Davrick Fain is a man in his mid-thirties, with bright red hair that betrays his Reghed ancestry. He stands well over six feet tall, though he lacks the muscular build common among the tribes. No longer troubled by cold, he wears fine clothes imported from the south, with no cloak or fur linings.
Hedrun Arnsfirth
The Ice Witch, Chosen of Auril
Image: Hedrun Arnsfirth Portrait
A bright and strong-willed girl of the Elk Tribe, Hedrun was secretly blessed by Auril as a Chosen in anticipation of the Sundering. Although Hedrun is not immune to the cold, she was less affected by it and embraced the freezing death of winter as a bracing time of clarity and beauty. This alone made her seem queer to her tribe; then, as she grew older, strange events occurred in her presence. Hot food swiftly grew cold. Fires had to be built higher to keep them burning. She always felt as cold as death, so everyone avoided her touch - all except a young warrior of the tribe, the son of the shaman. Despite being constantly warned to stay away from Hedrun, he was instead drawn to her beauty and distant sadness. They began to talk secretly, sneaking away from the camp when they could to share their private thoughts. On one such intimate excursion, they kissed for the first - and last - time. The son of the shaman instantly froze to death, touched by his love's lips but killed by Auril's jealousy.

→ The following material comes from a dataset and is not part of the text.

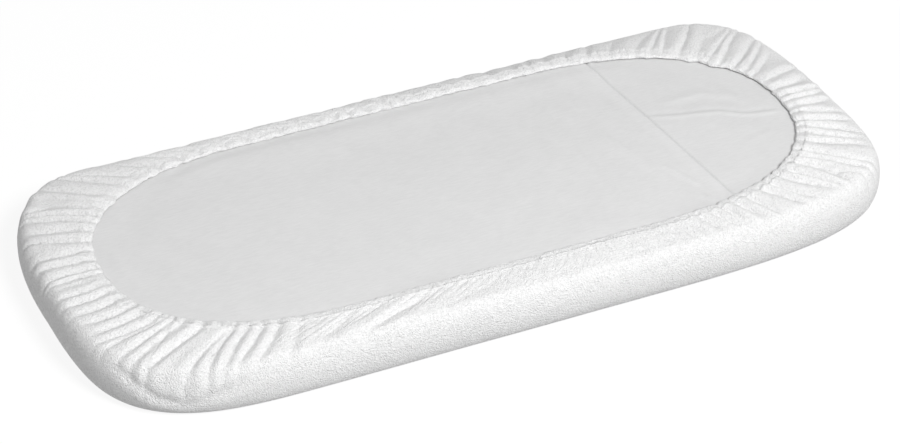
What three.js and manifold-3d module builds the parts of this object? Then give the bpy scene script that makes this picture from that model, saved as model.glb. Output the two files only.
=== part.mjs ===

The frightened and infuriated tribe banished Hedrun, stripping her of all protection and leaving her to die on the freezing tundra. But she did not die. Shedding tears that froze on her cheeks and shivering so much she could hardly walk, she wandered aimlessly, feeding on carrion and eating snow to slake her thirst. She asked Tempus why this fate was thrust upon her, but the god of warriors gave no answer. Similarly, she prayed to the great elk spirit, but it too was silent. On a particularly hard day, she gazed into a gray sky filled with whirling snow and screamed her question. "Because you are special," came a tinkling answer on the wind. "Because you are great and beautiful in a way they could not understand. Because you are powerful, and they fear that power."
Over the next months, Auril's Chosen learned of the wondrous abilities she possessed and how she could use them to befriend the beasts of the cold when her fellow humans would not associate with her. Now she seeks revenge against her people, and Auril urges her in dreams to show the folk of Icewind Dale what winter really means.
The Ice Witch is blessed with Auril's power. She freezes whatever she touches, and she can hurl icicles at distant foes. She can walk across water by freezing it with every step or turn the ground beneath her to slippery ice. She commands absolute obedience from the beasts of the tundra, and winter storms rise at her will. What's more, she can shape an image of herself out of ice and snow and imbue it with her consciousness, creating a duplicate that carries out her will (and Auril's) while her real body slumbers in an ice coffin in her remote tower. Thus, the people of the Reghed tribes believe that she cannot be harmed by weapons, for when the icy simulacrum is destroyed, it crumbles into snow, causing the real Hedrun no harm. A few days later, a new simulacrum appears.
The Tower of the Ice Witch
Legacy of the Crystal Shard - Campaign Guide
The Frostmaiden
Image: Black Ice Tower Map
The Sea of Moving Ice is one of the most remote regions in all Faerun. Few people have ever laid eyes on this frozen realm, and fewer still have wandered its wastes and returned to tell the tale. Glaciers and ice floes slide and crash together, grinding to flinders most ships that dare to navigate its waters. Yet somehow, the Ice Witch has built a tower of black ice here, infused with the evil of the Crystal Shard.
The tower stands over a hundred feet tall and resembles the prism shape of a quartz crystal, though it is black and mostly opaque. An open archway leads into the structure, in obedience to Auril's command that the winter wind be allowed entry into every building.
The Witch's Sanctum:
The top floor of the tower is sparsely furnished, with a slab of black ice for a bed, a table and stool formed of the same substance, and a small shrine to Auril flanked by smaller statues of the goddess. A few shelves adorned with tribute collected from raids on Ten-Towns and the Reghed tribes line another wall. Cold blue flames flicker atop the table and shrine.
Temple of the Storm:
The second floor is a large, open area with a ceiling 80 feet high, the chamber adorned only by six tall statues of Auril. A dais in the center of the room is decorated with the Frostmaiden's symbol. Directly above the dais, a hole in the ceiling offers access to the third floor by way of flight or levitation.
Audience Hall:
The ground floor of the tower is an audience hall with a throne opposite the archway. Here Hedrun receives the obeisance of the handful of Reghed barbarians and orcs from the Spine of the World that come to pay homage to her. The columns, throne, and stairs leading up to the next level are all shaped from ice and slick underfoot.